- Group revenue improves to EUR 14.8 billion in third quarter, organic increase of 4.7%
- DHL divisions continue to perform well, implementation of the announced measures to improve profitability at Post - eCommerce - Parcel (PeP) on track
- Third-quarter Group EBIT negatively impacted by planned one-time expenses at PeP: Group operating profit at EUR 376 million below last year, as expected
- CEO Frank Appel: "We are confident that we will reach our earnings targets for 2018 and 2020."
Bonn - Deutsche Post DHL Group continued to grow in the third quarter and is well on its way to reaching the Group's earnings targets for full year 2018. Between July and September, Group revenue increased by 1.4% year on year to EUR 14.8 billion. The revenue increase was 4.7% adjusted for currency effects and portfolio changes. Notable increases at Express and Global Forwarding, Freight mainly contributed to the Group's s organic revenue, which continued to rise significantly thanks to the booming e-commerce business and continued momentum in international trade flows. The Group's operating profit (EBIT) came in at EUR 376 million for the third quarter. While this figure was below the prior-year amount of EUR 834 million, it was fully in line with the Group's forecasts. All of the DHL divisions reported EBIT increases, some significant.
However, earnings in the Post - eCommerce - Parcel (PeP) division were below last year, as expected. The decline was above all due to planned, previously communicated one-time charges relating to profitability improvement measures at PeP. Of the restructuring costs of around EUR 500 million announced for 2018 last June, the Group recognized the majority (EUR 392 million) during the third quarter. Adjusted for those expenses, the Group's operating profit was EUR 768 million. In addition, Deutsche Post DHL Group has spent EUR 45 million of the announced yearly investment of EUR 150 million in productivity increases.

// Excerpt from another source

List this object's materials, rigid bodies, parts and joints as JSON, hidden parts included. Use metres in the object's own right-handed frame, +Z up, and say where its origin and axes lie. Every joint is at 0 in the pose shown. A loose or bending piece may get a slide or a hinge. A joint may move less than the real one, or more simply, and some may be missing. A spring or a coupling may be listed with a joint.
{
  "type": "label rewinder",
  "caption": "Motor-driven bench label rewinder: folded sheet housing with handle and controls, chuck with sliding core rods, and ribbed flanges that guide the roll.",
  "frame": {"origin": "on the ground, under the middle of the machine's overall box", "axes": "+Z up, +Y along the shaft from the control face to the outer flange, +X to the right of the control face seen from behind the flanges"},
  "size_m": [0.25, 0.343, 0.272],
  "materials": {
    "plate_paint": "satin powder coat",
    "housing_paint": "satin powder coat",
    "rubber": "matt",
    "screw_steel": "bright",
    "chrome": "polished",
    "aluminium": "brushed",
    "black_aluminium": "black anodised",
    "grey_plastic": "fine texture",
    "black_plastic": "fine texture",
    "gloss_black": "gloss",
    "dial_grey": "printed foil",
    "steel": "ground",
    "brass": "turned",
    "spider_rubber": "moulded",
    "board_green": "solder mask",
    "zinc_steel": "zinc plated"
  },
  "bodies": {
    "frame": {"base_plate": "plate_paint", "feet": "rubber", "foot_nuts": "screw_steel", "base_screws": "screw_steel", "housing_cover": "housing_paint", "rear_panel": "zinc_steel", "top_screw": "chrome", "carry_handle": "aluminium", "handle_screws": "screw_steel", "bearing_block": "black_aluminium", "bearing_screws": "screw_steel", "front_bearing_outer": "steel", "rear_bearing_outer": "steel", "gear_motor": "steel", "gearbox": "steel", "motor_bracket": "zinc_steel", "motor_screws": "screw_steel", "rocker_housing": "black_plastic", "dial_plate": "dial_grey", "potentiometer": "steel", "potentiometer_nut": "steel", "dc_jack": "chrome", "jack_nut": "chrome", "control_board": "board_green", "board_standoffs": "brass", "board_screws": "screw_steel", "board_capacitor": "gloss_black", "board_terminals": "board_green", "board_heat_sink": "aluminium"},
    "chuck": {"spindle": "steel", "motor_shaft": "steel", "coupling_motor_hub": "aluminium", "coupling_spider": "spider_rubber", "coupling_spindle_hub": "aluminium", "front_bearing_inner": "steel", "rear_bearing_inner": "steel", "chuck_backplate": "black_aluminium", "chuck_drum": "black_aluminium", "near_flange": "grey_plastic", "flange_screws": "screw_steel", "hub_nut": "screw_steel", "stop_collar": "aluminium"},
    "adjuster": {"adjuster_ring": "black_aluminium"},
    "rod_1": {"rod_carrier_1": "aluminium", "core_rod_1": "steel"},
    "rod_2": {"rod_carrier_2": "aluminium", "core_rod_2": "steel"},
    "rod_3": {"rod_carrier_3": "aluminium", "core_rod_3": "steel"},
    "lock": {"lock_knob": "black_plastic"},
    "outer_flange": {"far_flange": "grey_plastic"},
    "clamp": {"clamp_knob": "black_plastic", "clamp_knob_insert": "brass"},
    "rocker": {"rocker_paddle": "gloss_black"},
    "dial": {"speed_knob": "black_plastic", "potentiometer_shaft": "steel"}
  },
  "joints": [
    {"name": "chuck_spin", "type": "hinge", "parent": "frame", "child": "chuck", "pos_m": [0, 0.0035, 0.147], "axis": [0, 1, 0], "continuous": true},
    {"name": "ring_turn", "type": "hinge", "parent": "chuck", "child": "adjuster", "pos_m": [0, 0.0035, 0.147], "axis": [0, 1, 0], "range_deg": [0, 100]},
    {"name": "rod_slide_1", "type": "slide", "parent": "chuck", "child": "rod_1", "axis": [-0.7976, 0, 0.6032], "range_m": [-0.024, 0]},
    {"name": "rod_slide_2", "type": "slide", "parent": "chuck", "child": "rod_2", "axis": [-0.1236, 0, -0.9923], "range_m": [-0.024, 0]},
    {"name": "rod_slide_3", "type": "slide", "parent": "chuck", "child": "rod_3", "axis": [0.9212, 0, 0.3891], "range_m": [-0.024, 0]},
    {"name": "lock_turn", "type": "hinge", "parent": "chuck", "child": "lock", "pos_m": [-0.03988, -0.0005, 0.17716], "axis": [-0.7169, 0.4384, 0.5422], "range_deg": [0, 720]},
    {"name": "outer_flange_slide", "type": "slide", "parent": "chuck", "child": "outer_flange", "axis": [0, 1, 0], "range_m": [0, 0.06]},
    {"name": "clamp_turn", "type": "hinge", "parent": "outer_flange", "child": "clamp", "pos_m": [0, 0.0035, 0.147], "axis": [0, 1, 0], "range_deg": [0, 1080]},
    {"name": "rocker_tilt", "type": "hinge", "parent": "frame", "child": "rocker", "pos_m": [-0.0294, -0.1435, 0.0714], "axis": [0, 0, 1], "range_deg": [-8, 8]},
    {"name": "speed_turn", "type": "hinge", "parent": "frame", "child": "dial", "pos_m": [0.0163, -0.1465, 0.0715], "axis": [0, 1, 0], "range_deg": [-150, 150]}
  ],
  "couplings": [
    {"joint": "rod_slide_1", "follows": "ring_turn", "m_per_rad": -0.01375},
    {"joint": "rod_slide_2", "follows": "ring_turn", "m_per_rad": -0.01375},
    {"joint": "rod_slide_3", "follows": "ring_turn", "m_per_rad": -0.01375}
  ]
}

"Deutsche Post DHL Group remains in good shape with our fundamental growth drivers intact. This is especially evident in the continued good performance of our DHL Express, Global Forwarding, Freight, and Supply Chain divisions in the third quarter. We are tackling the challenges in our Post - eCommerce - Parcel division with determination and are making good progress in implementing the announced measures to improve productivity and the cost structure. The results of our efforts will already be clearly visible over the coming year," says Frank Appel, CEO of Deutsche Post DHL Group. "We are confident that we will reach our earnings targets for 2018 and 2020 despite the significant rise in macroeconomic risk factors in recent months due to trade disputes and currency fluctuations, for example."

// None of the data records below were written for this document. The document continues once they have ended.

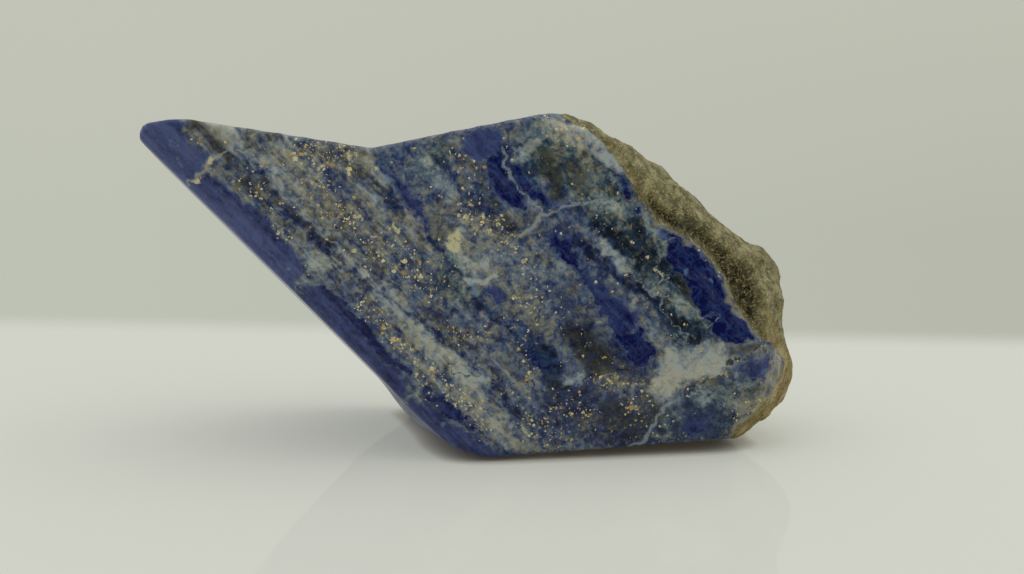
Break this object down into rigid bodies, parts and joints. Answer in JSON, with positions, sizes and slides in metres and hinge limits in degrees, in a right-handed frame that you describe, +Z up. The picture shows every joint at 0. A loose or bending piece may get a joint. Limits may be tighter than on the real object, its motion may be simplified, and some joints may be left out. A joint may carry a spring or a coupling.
{
  "type": "polished mineral freeform",
  "caption": "Thick slab of banded lapis lazuli standing on a flat sawn base, ground and polished, with a pointed overhanging wing on the left and rough natural rind on the right.",
  "frame": {"origin": "middle of the box round the stone, on the plane of the flat base", "axes": "+X from the pointed wing to the rind end, -Y out of the polished front, +Z up from the base"},
  "size_m": [0.1016, 0.0372, 0.0533],
  "materials": {
    "polished_lapis_lazuli": "polished on the front, left side, top and back, rough rind on the right end"
  },
  "bodies": {
    "root": {"lapis_stone": "polished_lapis_lazuli"}
  },
  "joints": []
}
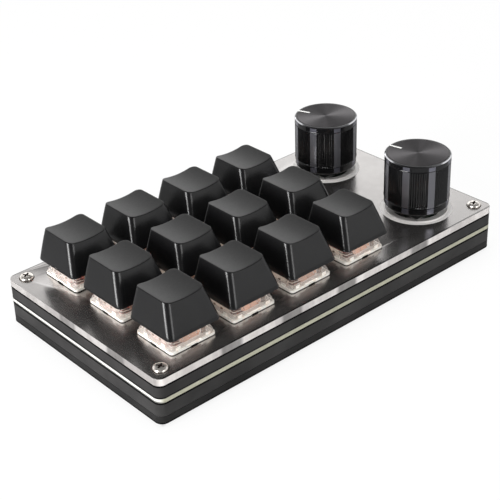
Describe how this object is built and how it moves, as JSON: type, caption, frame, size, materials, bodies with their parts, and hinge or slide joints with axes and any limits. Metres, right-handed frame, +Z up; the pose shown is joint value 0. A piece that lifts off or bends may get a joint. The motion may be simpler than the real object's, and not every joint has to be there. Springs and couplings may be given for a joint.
{
  "type": "mini keyboard",
  "caption": "Mini keyboard: a grid of sprung keycaps on clear switches beside push-and-turn knobs, on a screwed case of stacked layers.",
  "frame": {"origin": "on the desk under the middle of the case, at the feet's undersides", "axes": "+X to the right towards the knobs along the long edge, +Y to the back edge with the cable inlet, +Z up"},
  "size_m": [0.135, 0.072, 0.0353],
  "materials": {
    "black_base": "fine satin black plastic sheet",
    "black_frame": "fine satin black plastic, saw-cut edge",
    "board": "bare glass-fibre board edge, black solder mask on both faces",
    "clear_plate": "clear acrylic, satin on top, polished edge",
    "nickel": "nickel-plated steel",
    "rubber_black": "soft black rubber",
    "epoxy": "moulded black epoxy",
    "shell_steel": "drawn steel shell",
    "clear_base": "clear moulded plastic",
    "clear_hood": "clear moulded plastic",
    "copper": "copper alloy sheet",
    "encoder_plastic": "moulded plastic",
    "encoder_metal": "zinc and plated steel",
    "tinned": "tinned pins",
    "plunger_plastic": "natural plastic",
    "shaft_metal": "turned aluminium",
    "knob_black": "gloss black anodised aluminium, bright cut edges",
    "disc_metal": "dark anodised disc, fine turned rings",
    "keycap_black": "fine satin black plastic",
    "stem_red": "red moulded plastic",
    "spring_wire": "drawn spring wire"
  },
  "bodies": {
    "case": {"base_plate": "black_base", "lower_frame": "black_frame", "circuit_board": "board", "upper_frame": "black_frame", "top_plate": "clear_plate", "case_screws": "nickel", "case_nuts": "nickel", "rubber_feet": "rubber_black", "board_parts": "epoxy", "usb_socket": "shell_steel", "switch_bases": "clear_base", "switch_hoods": "clear_hood", "switch_contacts": "copper", "encoder_housings": "encoder_plastic", "encoder_bushes": "encoder_metal", "encoder_pins": "tinned", "spring_r1c1": "spring_wire", "spring_r1c2": "spring_wire", "spring_r1c3": "spring_wire", "spring_r1c4": "spring_wire", "spring_r2c1": "spring_wire", "spring_r2c2": "spring_wire", "spring_r2c3": "spring_wire", "spring_r2c4": "spring_wire", "spring_r3c1": "spring_wire", "spring_r3c2": "spring_wire", "spring_r3c3": "spring_wire", "spring_r3c4": "spring_wire"},
    "key_r1c1": {"keycap_r1c1": "keycap_black", "stem_r1c1": "stem_red"},
    "key_r1c2": {"keycap_r1c2": "keycap_black", "stem_r1c2": "stem_red"},
    "key_r1c3": {"keycap_r1c3": "keycap_black", "stem_r1c3": "stem_red"},
    "key_r1c4": {"keycap_r1c4": "keycap_black", "stem_r1c4": "stem_red"},
    "key_r2c1": {"keycap_r2c1": "keycap_black", "stem_r2c1": "stem_red"},
    "key_r2c2": {"keycap_r2c2": "keycap_black", "stem_r2c2": "stem_red"},
    "key_r2c3": {"keycap_r2c3": "keycap_black", "stem_r2c3": "stem_red"},
    "key_r2c4": {"keycap_r2c4": "keycap_black", "stem_r2c4": "stem_red"},
    "key_r3c1": {"keycap_r3c1": "keycap_black", "stem_r3c1": "stem_red"},
    "key_r3c2": {"keycap_r3c2": "keycap_black", "stem_r3c2": "stem_red"},
    "key_r3c3": {"keycap_r3c3": "keycap_black", "stem_r3c3": "stem_red"},
    "key_r3c4": {"keycap_r3c4": "keycap_black", "stem_r3c4": "stem_red"},
    "push_1": {"plunger_1": "plunger_plastic"},
    "knob_turn_1": {"shaft_1": "shaft_metal", "knob_1": "knob_black", "knob_disc_1": "disc_metal"},
    "push_2": {"plunger_2": "plunger_plastic"},
    "knob_turn_2": {"shaft_2": "shaft_metal", "knob_2": "knob_black", "knob_disc_2": "disc_metal"}
  },
  "joints": [
    {"name": "press_r1c1", "type": "slide", "parent": "case", "child": "key_r1c1", "axis": [0, 0, -1], "range_m": [0, 0.004], "stiffness_N_per_m": 75, "springref_m": -0.004, "deforming": ["spring_r1c1"]},
    {"name": "press_r1c2", "type": "slide", "parent": "case", "child": "key_r1c2", "axis": [0, 0, -1], "range_m": [0, 0.004], "stiffness_N_per_m": 75, "springref_m": -0.004, "deforming": ["spring_r1c2"]},
    {"name": "press_r1c3", "type": "slide", "parent": "case", "child": "key_r1c3", "axis": [0, 0, -1], "range_m": [0, 0.004], "stiffness_N_per_m": 75, "springref_m": -0.004, "deforming": ["spring_r1c3"]},
    {"name": "press_r1c4", "type": "slide", "parent": "case", "child": "key_r1c4", "axis": [0, 0, -1], "range_m": [0, 0.004], "stiffness_N_per_m": 75, "springref_m": -0.004, "deforming": ["spring_r1c4"]},
    {"name": "press_r2c1", "type": "slide", "parent": "case", "child": "key_r2c1", "axis": [0, 0, -1], "range_m": [0, 0.004], "stiffness_N_per_m": 75, "springref_m": -0.004, "deforming": ["spring_r2c1"]},
    {"name": "press_r2c2", "type": "slide", "parent": "case", "child": "key_r2c2", "axis": [0, 0, -1], "range_m": [0, 0.004], "stiffness_N_per_m": 75, "springref_m": -0.004, "deforming": ["spring_r2c2"]},
    {"name": "press_r2c3", "type": "slide", "parent": "case", "child": "key_r2c3", "axis": [0, 0, -1], "range_m": [0, 0.004], "stiffness_N_per_m": 75, "springref_m": -0.004, "deforming": ["spring_r2c3"]},
    {"name": "press_r2c4", "type": "slide", "parent": "case", "child": "key_r2c4", "axis": [0, 0, -1], "range_m": [0, 0.004], "stiffness_N_per_m": 75, "springref_m": -0.004, "deforming": ["spring_r2c4"]},
    {"name": "press_r3c1", "type": "slide", "parent": "case", "child": "key_r3c1", "axis": [0, 0, -1], "range_m": [0, 0.004], "stiffness_N_per_m": 75, "springref_m": -0.004, "deforming": ["spring_r3c1"]},
    {"name": "press_r3c2", "type": "slide", "parent": "case", "child": "key_r3c2", "axis": [0, 0, -1], "range_m": [0, 0.004], "stiffness_N_per_m": 75, "springref_m": -0.004, "deforming": ["spring_r3c2"]},
    {"name": "press_r3c3", "type": "slide", "parent": "case", "child": "key_r3c3", "axis": [0, 0, -1], "range_m": [0, 0.004], "stiffness_N_per_m": 75, "springref_m": -0.004, "deforming": ["spring_r3c3"]},
    {"name": "press_r3c4", "type": "slide", "parent": "case", "child": "key_r3c4", "axis": [0, 0, -1], "range_m": [0, 0.004], "stiffness_N_per_m": 75, "springref_m": -0.004, "deforming": ["spring_r3c4"]},
    {"name": "knob_push_1", "type": "slide", "parent": "case", "child": "push_1", "axis": [0, 0, -1], "range_m": [0, 0.0005], "stiffness_N_per_m": 6000, "springref_m": -0.00033},
    {"name": "knob_spin_1", "type": "hinge", "parent": "push_1", "child": "knob_turn_1", "pos_m": [0.0495, -0.02, 0.0264], "axis": [0, 0, 1], "continuous": true},
    {"name": "knob_push_2", "type": "slide", "parent": "case", "child": "push_2", "axis": [0, 0, -1], "range_m": [0, 0.0005], "stiffness_N_per_m": 6000, "springref_m": -0.00033},
    {"name": "knob_spin_2", "type": "hinge", "parent": "push_2", "child": "knob_turn_2", "pos_m": [0.0495, 0.02, 0.0264], "axis": [0, 0, 1], "continuous": true}
  ]
}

Earnings forecasts for 2018 and 2020 confirmed
All in all, Deutsche Post DHL Group generated consolidated net profit after non-controlling interests of EUR 146 million in the third quarter of 2018 (2017: EUR 641 million). The decline is mainly attributable to lower EBIT in the PeP division. Basic earnings per share decreased accordingly to EUR 0.12 (2017: EUR 0.53). In view of the challenges at PeP, the Group adjusted its forecast for the financial year in June 2018. The company now expects to generate EBIT of around EUR 3.2 billion. The PeP division is projected to contribute around EUR 0.6 billion to that total, while the DHL divisions are still expected to reach around EUR 3.0 billion. The Corporate Functions result, which now also includes the activities of the new Corporate Incubations board department, is expected to come in at around EUR -0.42 billion.

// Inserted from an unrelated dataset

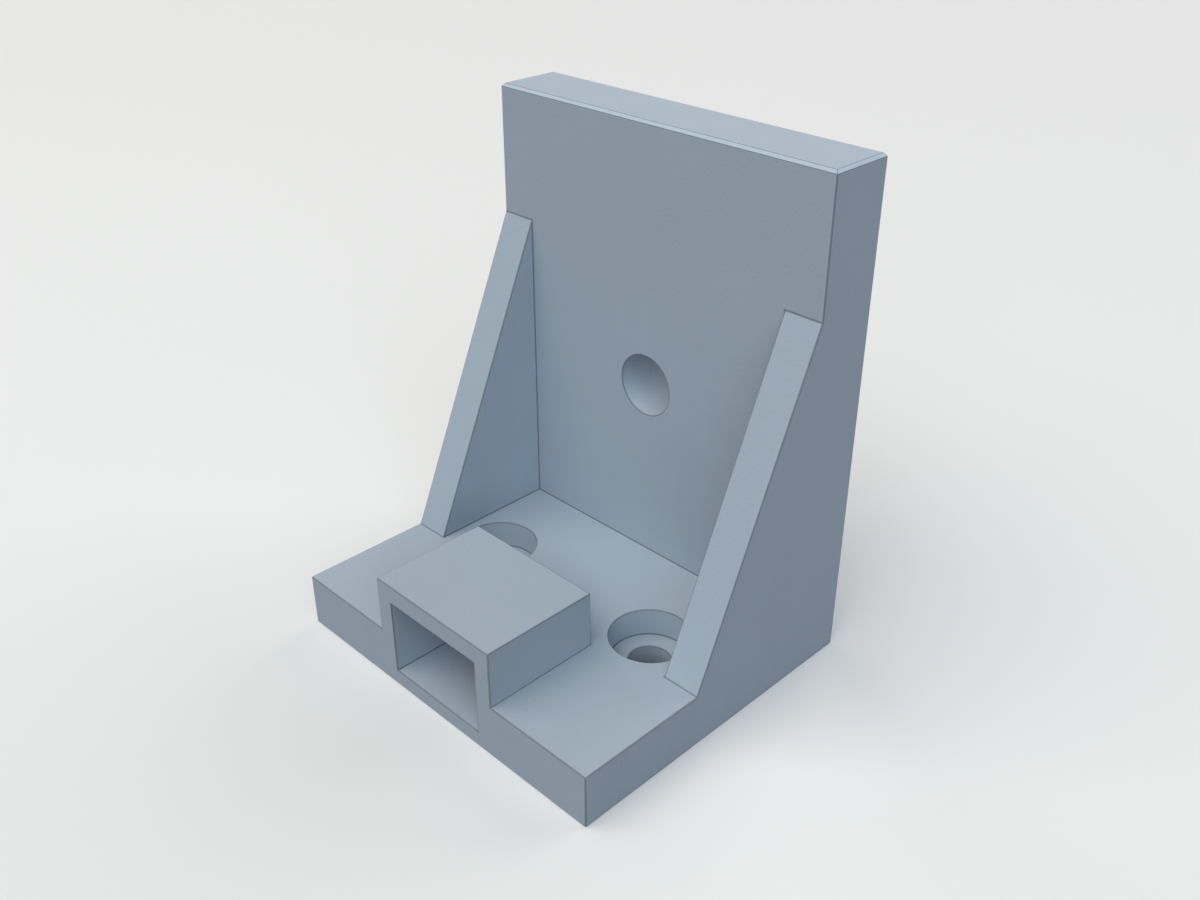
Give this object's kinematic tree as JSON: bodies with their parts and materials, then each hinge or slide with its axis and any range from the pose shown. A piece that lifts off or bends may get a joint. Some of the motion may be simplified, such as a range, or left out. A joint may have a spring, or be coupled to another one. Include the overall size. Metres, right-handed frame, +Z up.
{
  "type": "bearing support bracket",
  "caption": "Upright bracket that holds a bearing's bolt in a plate braced by side gussets, on a base with recessed screw holes and a hollow block at its front.",
  "frame": {"origin": "middle of the base's underside", "axes": "+X to the right across the bracket, +Y from the front of the base towards the upright plate at its back, +Z up"},
  "size_m": [0.04, 0.035, 0.0507],
  "materials": {
    "bracket": "matte"
  },
  "bodies": {
    "root": {"bracket": "bracket"}
  },
  "joints": []
}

As already communicated in September, Deutsche Post DHL Group plans to make changes to the Group structure effective January 1, 2019. The PeP division will be split into two separate divisions, one German and one international. Post - eCommerce - Parcel will be renamed "Post & Paket Deutschland," reflecting its future focus on the post and parcel business in Germany. The international parcel and e-commerce businesses - previously DHL Parcel Europe and DHL eCommerce - will be established as a new standalone division, DHL eCommerce Solutions. The changes will take effect on January 1 and will be reflected in the report on the results for the first quarter of 2019 to be published on May 10, 2019.
Deutsche Post DHL Group still intends to increase operating profit to more than EUR 5 billion by 2020. Post & Paket Deutschland and DHL eCommerce Solutions are expected to contribute around EUR 1.7 billion and the DHL divisions around EUR 3.7 billion to that total.
The earnings forecast for 2018 does not reflect potential positive effects related to the Supply Chain-transaction in China.
Capital expenditure and cash flows: continued high investments for sustainable growth
Deutsche Post DHL Group again made targeted investments during the third quarter to further strengthen its foundation for long-term profitable growth. The company invested a total of EUR 827 million across all divisions from July to September (2017: EUR 440 million). Investments focused on initiatives that included expanding hubs and the renewal of the aircraft fleet used by Express as well as the further build-out of the domestic and international parcel infrastructure and expansion of the StreetScooter fleet of electric vehicles. For full year 2018, the Group projects an increase in capital expenditure to around EUR 2.7 billion (2017: EUR 2.3 billion).
Due above all to the high level of investment in growth areas, free cash flow fell to EUR 143 million compared with EUR 502 million in the prior-year quarter. The increase in operating cash flow to EUR 1.4 billion in the third quarter (2017: EUR 1.0 billion) was due in particular to the transition to the new IFRS 16 accounting standard.